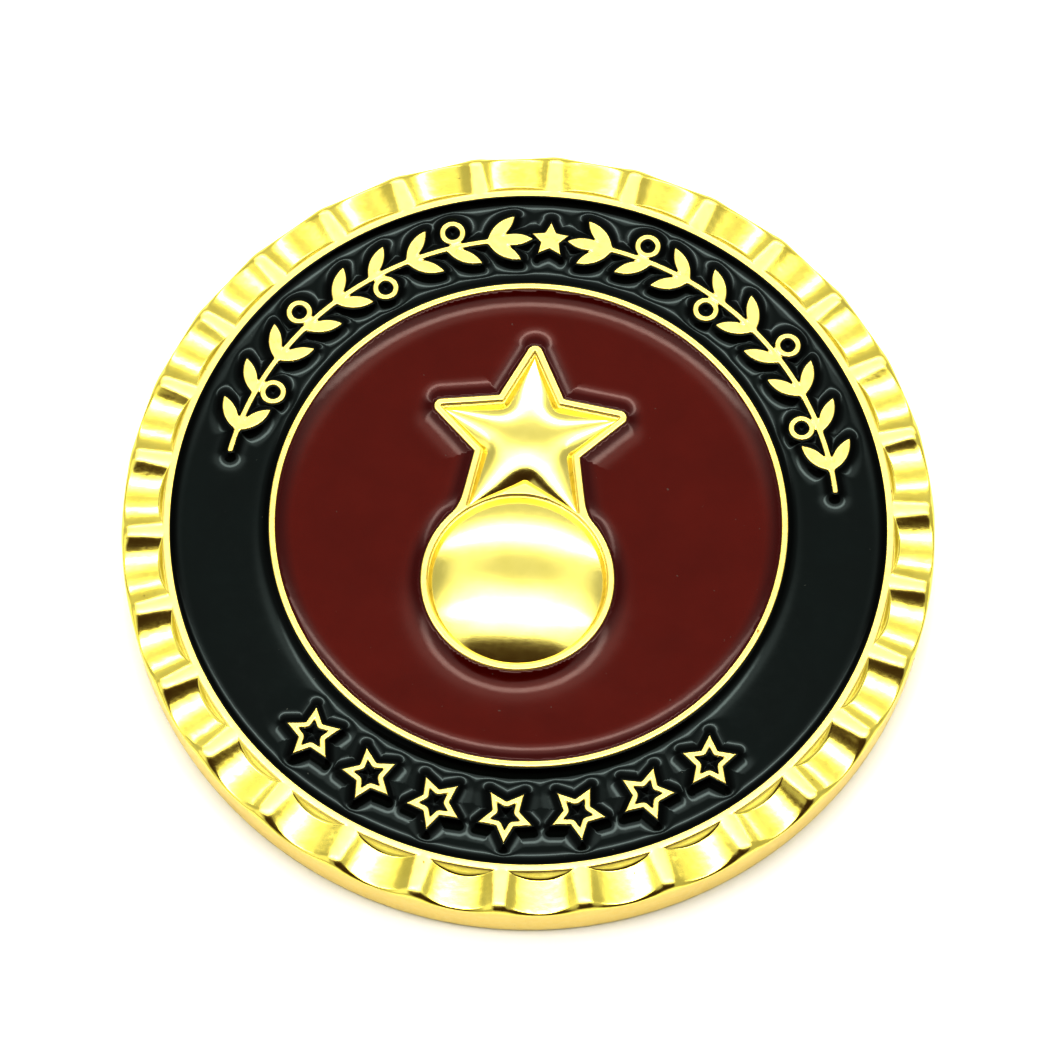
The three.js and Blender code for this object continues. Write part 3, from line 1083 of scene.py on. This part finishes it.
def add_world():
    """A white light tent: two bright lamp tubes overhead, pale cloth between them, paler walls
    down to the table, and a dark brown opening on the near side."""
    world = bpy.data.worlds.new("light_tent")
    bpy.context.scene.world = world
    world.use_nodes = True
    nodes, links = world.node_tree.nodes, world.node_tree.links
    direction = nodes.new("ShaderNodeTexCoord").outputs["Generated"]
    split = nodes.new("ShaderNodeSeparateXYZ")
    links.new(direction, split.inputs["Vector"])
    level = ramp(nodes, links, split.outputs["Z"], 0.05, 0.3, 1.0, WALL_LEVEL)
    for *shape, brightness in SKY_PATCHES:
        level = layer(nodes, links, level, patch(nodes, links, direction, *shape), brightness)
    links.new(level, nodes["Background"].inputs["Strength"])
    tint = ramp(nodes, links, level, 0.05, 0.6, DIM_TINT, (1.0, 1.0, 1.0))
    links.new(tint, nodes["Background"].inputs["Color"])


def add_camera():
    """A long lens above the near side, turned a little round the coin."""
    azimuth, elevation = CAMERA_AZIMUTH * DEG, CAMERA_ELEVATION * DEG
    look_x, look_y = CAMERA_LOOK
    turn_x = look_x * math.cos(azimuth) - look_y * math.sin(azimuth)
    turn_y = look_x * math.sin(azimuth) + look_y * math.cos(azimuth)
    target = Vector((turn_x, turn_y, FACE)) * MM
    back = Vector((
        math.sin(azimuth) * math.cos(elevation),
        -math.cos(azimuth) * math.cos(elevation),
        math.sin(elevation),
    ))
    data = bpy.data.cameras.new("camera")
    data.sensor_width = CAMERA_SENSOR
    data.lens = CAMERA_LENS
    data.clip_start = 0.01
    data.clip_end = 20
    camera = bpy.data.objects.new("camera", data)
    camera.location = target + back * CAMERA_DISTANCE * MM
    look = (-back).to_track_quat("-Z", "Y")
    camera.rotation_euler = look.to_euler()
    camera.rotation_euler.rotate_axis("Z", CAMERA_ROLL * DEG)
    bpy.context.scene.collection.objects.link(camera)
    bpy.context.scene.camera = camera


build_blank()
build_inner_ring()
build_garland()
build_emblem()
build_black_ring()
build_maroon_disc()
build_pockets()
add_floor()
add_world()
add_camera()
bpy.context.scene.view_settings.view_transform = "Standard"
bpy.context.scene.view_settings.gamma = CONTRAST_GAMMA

....

__Given task__. Copy out the whole listing exactly.

__Output of the task__.
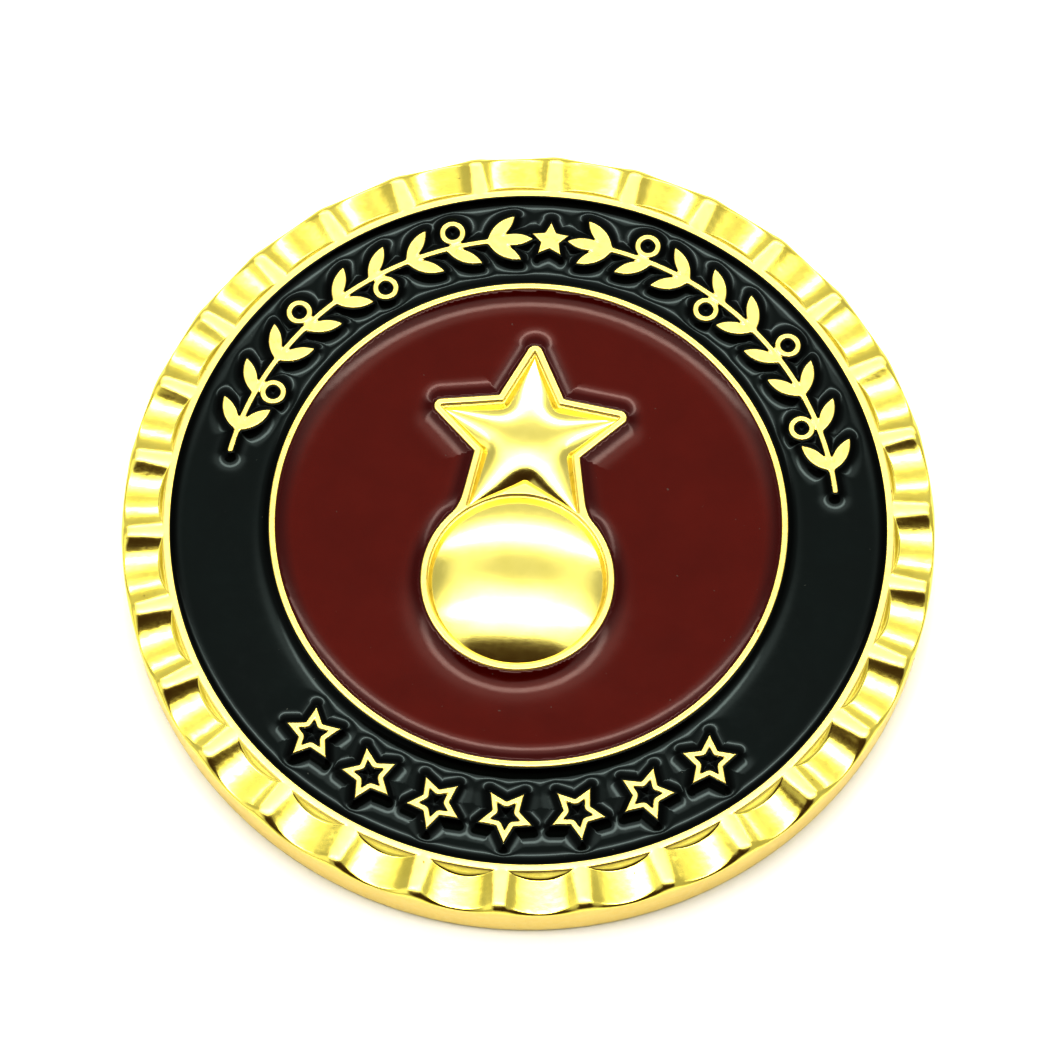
The three.js and Blender code for this object continues. Write part 3, from line 1083 of scene.py on. This part finishes it.
def add_world():
    """A white light tent: two bright lamp tubes overhead, pale cloth between them, paler walls
    down to the table, and a dark brown opening on the near side."""
    world = bpy.data.worlds.new("light_tent")
    bpy.context.scene.world = world
    world.use_nodes = True
    nodes, links = world.node_tree.nodes, world.node_tree.links
    direction = nodes.new("ShaderNodeTexCoord").outputs["Generated"]
    split = nodes.new("ShaderNodeSeparateXYZ")
    links.new(direction, split.inputs["Vector"])
    level = ramp(nodes, links, split.outputs["Z"], 0.05, 0.3, 1.0, WALL_LEVEL)
    for *shape, brightness in SKY_PATCHES:
        level = layer(nodes, links, level, patch(nodes, links, direction, *shape), brightness)
    links.new(level, nodes["Background"].inputs["Strength"])
    tint = ramp(nodes, links, level, 0.05, 0.6, DIM_TINT, (1.0, 1.0, 1.0))
    links.new(tint, nodes["Background"].inputs["Color"])


def add_camera():
    """A long lens above the near side, turned a little round the coin."""
    azimuth, elevation = CAMERA_AZIMUTH * DEG, CAMERA_ELEVATION * DEG
    look_x, look_y = CAMERA_LOOK
    turn_x = look_x * math.cos(azimuth) - look_y * math.sin(azimuth)
    turn_y = look_x * math.sin(azimuth) + look_y * math.cos(azimuth)
    target = Vector((turn_x, turn_y, FACE)) * MM
    back = Vector((
        math.sin(azimuth) * math.cos(elevation),
        -math.cos(azimuth) * math.cos(elevation),
        math.sin(elevation),
    ))
    data = bpy.data.cameras.new("camera")
    data.sensor_width = CAMERA_SENSOR
    data.lens = CAMERA_LENS
    data.clip_start = 0.01
    data.clip_end = 20
    camera = bpy.data.objects.new("camera", data)
    camera.location = target + back * CAMERA_DISTANCE * MM
    look = (-back).to_track_quat("-Z", "Y")
    camera.rotation_euler = look.to_euler()
    camera.rotation_euler.rotate_axis("Z", CAMERA_ROLL * DEG)
    bpy.context.scene.collection.objects.link(camera)
    bpy.context.scene.camera = camera


build_blank()
build_inner_ring()
build_garland()
build_emblem()
build_black_ring()
build_maroon_disc()
build_pockets()
add_floor()
add_world()
add_camera()
bpy.context.scene.view_settings.view_transform = "Standard"
bpy.context.scene.view_settings.gamma = CONTRAST_GAMMA